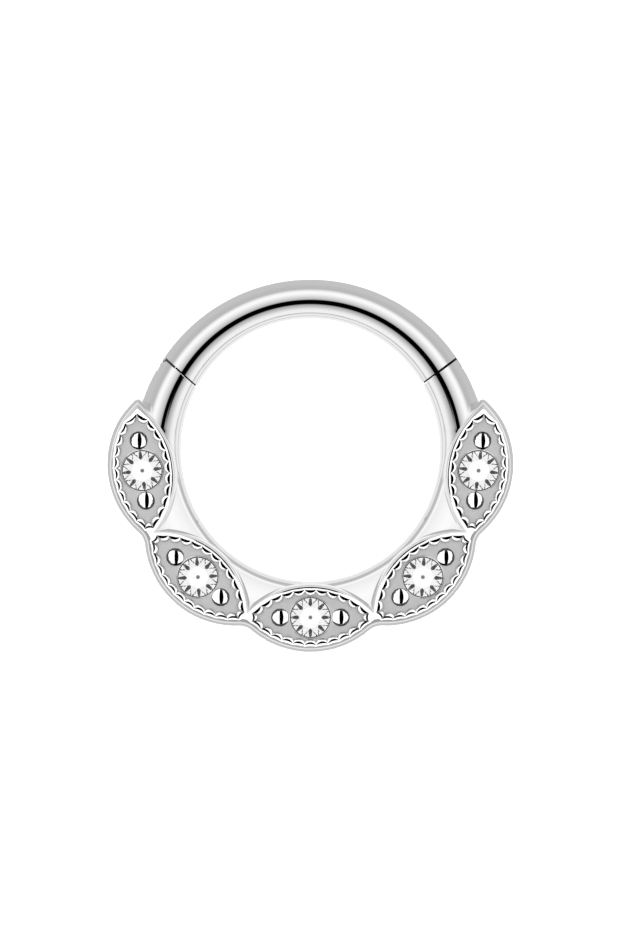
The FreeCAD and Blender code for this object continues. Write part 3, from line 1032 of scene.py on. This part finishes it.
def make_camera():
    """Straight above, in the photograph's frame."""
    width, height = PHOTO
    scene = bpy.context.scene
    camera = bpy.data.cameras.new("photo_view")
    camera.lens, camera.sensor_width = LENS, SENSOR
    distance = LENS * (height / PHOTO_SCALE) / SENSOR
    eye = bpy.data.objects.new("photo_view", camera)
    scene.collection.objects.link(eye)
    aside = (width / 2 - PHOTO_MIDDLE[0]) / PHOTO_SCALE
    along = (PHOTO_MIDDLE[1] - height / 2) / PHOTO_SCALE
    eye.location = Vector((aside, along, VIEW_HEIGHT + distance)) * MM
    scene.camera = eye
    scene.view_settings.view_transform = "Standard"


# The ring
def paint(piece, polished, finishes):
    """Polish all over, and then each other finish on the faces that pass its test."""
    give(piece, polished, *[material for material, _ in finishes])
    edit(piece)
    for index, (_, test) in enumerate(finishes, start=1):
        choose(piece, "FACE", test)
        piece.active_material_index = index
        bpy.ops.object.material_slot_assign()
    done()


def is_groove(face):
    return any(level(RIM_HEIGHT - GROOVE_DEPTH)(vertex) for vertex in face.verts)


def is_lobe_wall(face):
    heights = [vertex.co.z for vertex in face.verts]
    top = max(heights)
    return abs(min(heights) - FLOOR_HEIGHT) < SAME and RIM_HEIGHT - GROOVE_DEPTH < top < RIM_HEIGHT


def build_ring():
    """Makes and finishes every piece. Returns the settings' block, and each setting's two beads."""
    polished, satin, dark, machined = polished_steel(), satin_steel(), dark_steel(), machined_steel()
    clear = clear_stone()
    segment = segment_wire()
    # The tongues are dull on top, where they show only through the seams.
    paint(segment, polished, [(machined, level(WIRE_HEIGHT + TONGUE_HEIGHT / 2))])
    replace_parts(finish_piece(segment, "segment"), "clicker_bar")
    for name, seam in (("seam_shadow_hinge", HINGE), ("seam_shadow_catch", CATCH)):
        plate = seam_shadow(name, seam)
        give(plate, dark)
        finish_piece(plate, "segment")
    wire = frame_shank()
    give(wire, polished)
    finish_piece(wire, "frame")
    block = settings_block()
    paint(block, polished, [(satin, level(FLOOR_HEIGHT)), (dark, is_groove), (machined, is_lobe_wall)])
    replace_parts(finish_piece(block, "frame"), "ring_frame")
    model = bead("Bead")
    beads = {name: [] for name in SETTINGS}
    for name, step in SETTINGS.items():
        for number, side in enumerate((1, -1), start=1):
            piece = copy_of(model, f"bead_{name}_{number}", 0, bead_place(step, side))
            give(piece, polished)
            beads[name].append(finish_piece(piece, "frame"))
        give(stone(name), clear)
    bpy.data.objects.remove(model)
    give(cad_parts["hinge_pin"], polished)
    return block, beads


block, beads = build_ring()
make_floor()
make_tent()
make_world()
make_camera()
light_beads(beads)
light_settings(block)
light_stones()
---+---
• [GIVEN REQUEST]: Up to and including the line with "paint(segment, polished, [(machined, level(WIRE_HEIGHT", repeat the data exactly, starting from its first line; nothing else belongs in the response.

• [EXPECTED ANSWER]:
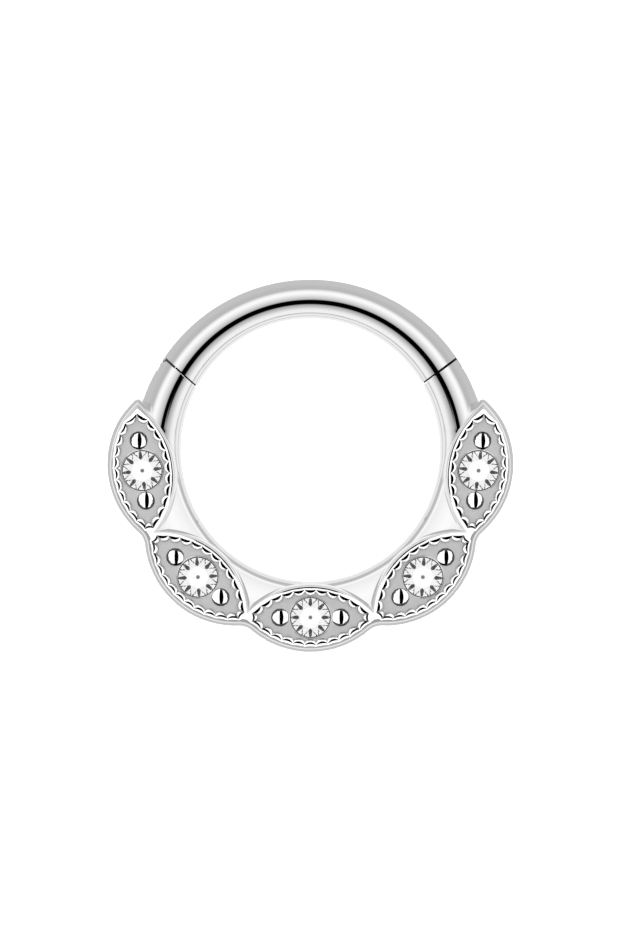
The FreeCAD and Blender code for this object continues. Write part 3, from line 1032 of scene.py on. This part finishes it.
def make_camera():
    """Straight above, in the photograph's frame."""
    width, height = PHOTO
    scene = bpy.context.scene
    camera = bpy.data.cameras.new("photo_view")
    camera.lens, camera.sensor_width = LENS, SENSOR
    distance = LENS * (height / PHOTO_SCALE) / SENSOR
    eye = bpy.data.objects.new("photo_view", camera)
    scene.collection.objects.link(eye)
    aside = (width / 2 - PHOTO_MIDDLE[0]) / PHOTO_SCALE
    along = (PHOTO_MIDDLE[1] - height / 2) / PHOTO_SCALE
    eye.location = Vector((aside, along, VIEW_HEIGHT + distance)) * MM
    scene.camera = eye
    scene.view_settings.view_transform = "Standard"


# The ring
def paint(piece, polished, finishes):
    """Polish all over, and then each other finish on the faces that pass its test."""
    give(piece, polished, *[material for material, _ in finishes])
    edit(piece)
    for index, (_, test) in enumerate(finishes, start=1):
        choose(piece, "FACE", test)
        piece.active_material_index = index
        bpy.ops.object.material_slot_assign()
    done()


def is_groove(face):
    return any(level(RIM_HEIGHT - GROOVE_DEPTH)(vertex) for vertex in face.verts)


def is_lobe_wall(face):
    heights = [vertex.co.z for vertex in face.verts]
    top = max(heights)
    return abs(min(heights) - FLOOR_HEIGHT) < SAME and RIM_HEIGHT - GROOVE_DEPTH < top < RIM_HEIGHT


def build_ring():
    """Makes and finishes every piece. Returns the settings' block, and each setting's two beads."""
    polished, satin, dark, machined = polished_steel(), satin_steel(), dark_steel(), machined_steel()
    clear = clear_stone()
    segment = segment_wire()
    # The tongues are dull on top, where they show only through the seams.
    paint(segment, polished, [(machined, level(WIRE_HEIGHT + TONGUE_HEIGHT / 2))])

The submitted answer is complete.